La petite hirondelle ne fait pas le printemps
On a tous dans le cœur une petite fille, son visage d’ange figé dans un monde sans été. Ici, le soleil ruisselle dans les courbes du printemps. Les glycines bleu tendre laissent pendre leurs pampres dans le chant des oiseaux. Les arbres sont couverts des floraisons prometteuses des gourmandises de l’automne. La petite fille n’a pas bougé. Les dames ont décolleté leurs toilettes en pétales de tulipes colorées. Les hommes restent en noir mais allègent leur silhouette dans des vêtements de sport. Les enfants crient en jouant dans la cour de l’école. Ils courent en riant de se sentir vivants. La petite fille discrète, à la timidité de violette, répond sagement à la maîtresse.
Les gilets jaunes jaunissent. Notre Dame brûle le cœur des gens. Le monde tourne mal. Mais personne ne veut lire un appel au secours dans l’étrange tristesse de la petite fille sage. Elle a pourtant pour les hommes une drôle de peur, teintée de dégoût. A la mairie, il y a des mariages avec des confettis, des rires, du riz. Les foules bariolées remplissent en grondant les stades de football. Toutankhamon reçoit à heure fixe à la Villette et les médias commencent la danse hypnotisante de leurs écrans électoraux. Le monde tourne sans voir les souffrances des enfants, sans savoir que dans une classe de trente-cinq élèves, six filles et deux garçons subissent l’inceste (sondage Harris interactive 2018 de l’AIVI), et combien subissent des violences autres ! Dans nos villages français comme dans nos fières métropoles modernes, c’est inaudible, illisible, impensable. La petite fille se fait discrète pour ne pas faire de mal aux parents. Les agressions sexuelles sur les enfants, la pédocriminalité, « pas de ça chez nous ! », ce sont des affaires de juges, de pédopsychiatres ou d’unités spéciales de gendarmerie. La petite fille se tait dans le silence des agneaux. Les crimes et les délits sexuels sont la partie immergée de l’iceberg de notre construction sociale. Pendant que flambe la toiture et la charpente, les crimes se perpétuent dans les bas-étages, les caves et les cryptes. Cette violence indicible structure les esprits dans la perversion et fonde la société dans la culture du viol. Le monde se divise alors en bourreaux et en victimes.
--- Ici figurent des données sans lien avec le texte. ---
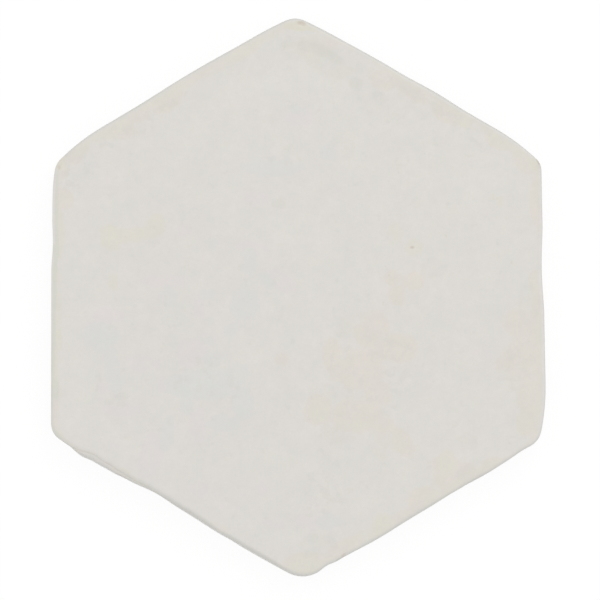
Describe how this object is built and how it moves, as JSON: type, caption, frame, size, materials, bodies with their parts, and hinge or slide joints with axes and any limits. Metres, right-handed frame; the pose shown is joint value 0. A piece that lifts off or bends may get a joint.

Chacun croit n’avoir de choix qu’entre le vautour ou l’agneau. On fait comme si c’était malheureusement la nature des choses et on végète dans un désespoir cynique et marécageux. La petite fille est muette, pour ne pas embêter la maîtresse. Pourtant elle n’a rien fait, la p’tite hirondelle. Elle n’a rien fait, mais elle croit que c’est à cause d’elle.